THE EXERCISE ▸ Locate all lines with the word "bodies". Copy them.

DATA LINES ▸
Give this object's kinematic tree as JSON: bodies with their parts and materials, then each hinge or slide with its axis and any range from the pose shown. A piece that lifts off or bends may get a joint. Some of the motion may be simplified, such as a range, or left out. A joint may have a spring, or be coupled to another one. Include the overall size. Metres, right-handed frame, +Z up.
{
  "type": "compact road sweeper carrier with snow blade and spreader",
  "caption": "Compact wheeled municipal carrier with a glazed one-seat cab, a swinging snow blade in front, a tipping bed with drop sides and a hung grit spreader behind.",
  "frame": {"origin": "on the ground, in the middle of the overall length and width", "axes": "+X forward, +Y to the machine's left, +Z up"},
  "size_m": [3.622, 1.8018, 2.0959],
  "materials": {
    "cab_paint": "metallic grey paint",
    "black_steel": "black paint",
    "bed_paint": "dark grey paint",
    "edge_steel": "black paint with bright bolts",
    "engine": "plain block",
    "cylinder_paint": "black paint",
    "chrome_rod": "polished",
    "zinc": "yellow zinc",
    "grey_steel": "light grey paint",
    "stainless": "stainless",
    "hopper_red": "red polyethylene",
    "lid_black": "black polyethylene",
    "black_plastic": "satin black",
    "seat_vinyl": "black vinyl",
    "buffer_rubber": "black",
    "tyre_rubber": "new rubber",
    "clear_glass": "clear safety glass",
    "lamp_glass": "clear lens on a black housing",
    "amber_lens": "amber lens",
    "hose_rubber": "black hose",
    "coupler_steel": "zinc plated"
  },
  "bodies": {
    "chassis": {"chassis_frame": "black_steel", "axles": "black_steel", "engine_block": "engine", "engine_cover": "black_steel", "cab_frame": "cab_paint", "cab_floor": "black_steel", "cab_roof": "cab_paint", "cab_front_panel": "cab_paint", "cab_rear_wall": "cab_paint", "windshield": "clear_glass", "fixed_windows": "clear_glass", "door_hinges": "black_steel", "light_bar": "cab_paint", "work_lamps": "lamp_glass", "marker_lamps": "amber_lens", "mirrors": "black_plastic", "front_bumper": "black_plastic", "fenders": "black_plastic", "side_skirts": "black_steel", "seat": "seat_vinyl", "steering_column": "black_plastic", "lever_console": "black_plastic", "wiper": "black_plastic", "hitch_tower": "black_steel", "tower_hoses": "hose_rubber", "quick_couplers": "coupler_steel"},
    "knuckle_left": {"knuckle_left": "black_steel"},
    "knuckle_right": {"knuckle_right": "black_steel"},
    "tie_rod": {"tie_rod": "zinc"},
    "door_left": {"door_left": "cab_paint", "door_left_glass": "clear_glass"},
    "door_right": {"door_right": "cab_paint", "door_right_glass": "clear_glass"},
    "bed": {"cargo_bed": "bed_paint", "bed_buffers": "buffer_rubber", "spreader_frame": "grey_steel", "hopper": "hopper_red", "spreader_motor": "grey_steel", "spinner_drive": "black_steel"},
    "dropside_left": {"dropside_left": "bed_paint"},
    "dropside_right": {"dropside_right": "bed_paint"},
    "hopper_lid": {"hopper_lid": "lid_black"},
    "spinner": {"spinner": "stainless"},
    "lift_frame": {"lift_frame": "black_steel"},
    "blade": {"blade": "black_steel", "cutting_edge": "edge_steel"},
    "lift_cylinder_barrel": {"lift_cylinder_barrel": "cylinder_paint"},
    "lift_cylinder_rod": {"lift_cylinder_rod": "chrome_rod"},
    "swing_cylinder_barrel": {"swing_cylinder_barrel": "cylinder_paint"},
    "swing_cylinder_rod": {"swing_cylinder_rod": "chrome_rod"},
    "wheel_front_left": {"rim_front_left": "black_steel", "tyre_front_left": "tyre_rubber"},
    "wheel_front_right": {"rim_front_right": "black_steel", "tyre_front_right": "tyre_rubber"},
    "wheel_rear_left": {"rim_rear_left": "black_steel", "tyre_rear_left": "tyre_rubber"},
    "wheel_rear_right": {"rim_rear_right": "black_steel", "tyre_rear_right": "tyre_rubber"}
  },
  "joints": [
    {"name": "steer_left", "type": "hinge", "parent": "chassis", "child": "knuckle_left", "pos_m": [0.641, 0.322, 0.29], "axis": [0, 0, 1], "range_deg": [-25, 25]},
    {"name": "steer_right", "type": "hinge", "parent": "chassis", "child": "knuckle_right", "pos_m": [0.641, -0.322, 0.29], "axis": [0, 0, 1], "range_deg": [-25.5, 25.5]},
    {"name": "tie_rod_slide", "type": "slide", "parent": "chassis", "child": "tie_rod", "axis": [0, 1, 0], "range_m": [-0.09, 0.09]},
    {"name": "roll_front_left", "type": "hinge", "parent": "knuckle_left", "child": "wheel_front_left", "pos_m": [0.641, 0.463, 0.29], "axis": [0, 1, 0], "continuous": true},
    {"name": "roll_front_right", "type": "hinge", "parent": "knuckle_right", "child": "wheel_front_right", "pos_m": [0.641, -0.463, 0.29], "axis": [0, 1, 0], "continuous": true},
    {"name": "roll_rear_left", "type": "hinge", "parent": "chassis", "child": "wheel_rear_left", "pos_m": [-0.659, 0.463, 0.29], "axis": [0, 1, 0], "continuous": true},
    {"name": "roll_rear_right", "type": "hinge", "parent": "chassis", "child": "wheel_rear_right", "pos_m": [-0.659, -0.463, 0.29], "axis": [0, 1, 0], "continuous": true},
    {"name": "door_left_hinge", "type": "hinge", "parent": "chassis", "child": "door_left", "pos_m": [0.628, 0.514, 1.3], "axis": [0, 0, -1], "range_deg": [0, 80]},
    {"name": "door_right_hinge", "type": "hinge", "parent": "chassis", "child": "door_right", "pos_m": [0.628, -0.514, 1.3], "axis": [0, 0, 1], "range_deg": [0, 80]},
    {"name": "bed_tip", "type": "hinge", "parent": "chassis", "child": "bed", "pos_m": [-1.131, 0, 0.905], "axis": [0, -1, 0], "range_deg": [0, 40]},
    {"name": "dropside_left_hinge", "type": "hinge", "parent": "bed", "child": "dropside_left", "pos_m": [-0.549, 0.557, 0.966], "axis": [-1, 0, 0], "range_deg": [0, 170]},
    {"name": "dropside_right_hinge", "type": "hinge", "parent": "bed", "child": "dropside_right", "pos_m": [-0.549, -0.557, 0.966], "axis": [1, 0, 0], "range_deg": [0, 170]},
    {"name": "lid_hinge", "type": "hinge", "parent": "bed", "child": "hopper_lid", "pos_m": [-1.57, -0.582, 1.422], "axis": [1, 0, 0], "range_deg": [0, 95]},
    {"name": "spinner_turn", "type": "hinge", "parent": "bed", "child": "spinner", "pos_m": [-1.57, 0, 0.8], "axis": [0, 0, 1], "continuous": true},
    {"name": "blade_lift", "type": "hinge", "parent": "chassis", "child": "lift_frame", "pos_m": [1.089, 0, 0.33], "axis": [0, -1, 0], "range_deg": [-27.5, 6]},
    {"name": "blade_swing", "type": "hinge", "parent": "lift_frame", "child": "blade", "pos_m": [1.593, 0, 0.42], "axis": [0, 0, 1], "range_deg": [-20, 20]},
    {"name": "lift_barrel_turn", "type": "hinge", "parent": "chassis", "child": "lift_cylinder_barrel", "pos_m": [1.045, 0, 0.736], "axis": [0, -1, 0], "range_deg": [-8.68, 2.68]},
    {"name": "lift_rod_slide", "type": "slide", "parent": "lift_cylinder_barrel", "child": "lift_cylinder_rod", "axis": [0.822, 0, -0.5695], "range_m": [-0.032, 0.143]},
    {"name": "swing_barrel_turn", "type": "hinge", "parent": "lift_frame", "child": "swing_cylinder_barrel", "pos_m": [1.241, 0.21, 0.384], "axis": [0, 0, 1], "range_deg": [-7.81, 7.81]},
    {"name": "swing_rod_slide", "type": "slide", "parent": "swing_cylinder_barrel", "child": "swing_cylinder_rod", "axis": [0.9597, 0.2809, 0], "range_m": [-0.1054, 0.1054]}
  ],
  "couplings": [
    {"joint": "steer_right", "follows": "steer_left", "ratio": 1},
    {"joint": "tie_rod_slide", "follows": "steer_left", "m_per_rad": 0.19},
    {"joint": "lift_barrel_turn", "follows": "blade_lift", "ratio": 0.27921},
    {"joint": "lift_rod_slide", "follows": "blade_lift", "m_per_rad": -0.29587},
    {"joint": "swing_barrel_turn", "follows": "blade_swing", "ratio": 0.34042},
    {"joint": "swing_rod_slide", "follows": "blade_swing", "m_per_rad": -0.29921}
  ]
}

WRITTEN ANSWER ▸
Give this object's kinematic tree as JSON: bodies with their parts and materials, then each hinge or slide with its axis and any range from the pose shown. A piece that lifts off or bends may get a joint. Some of the motion may be simplified, such as a range, or left out. A joint may have a spring, or be coupled to another one. Include the overall size. Metres, right-handed frame, +Z up.
  "bodies": {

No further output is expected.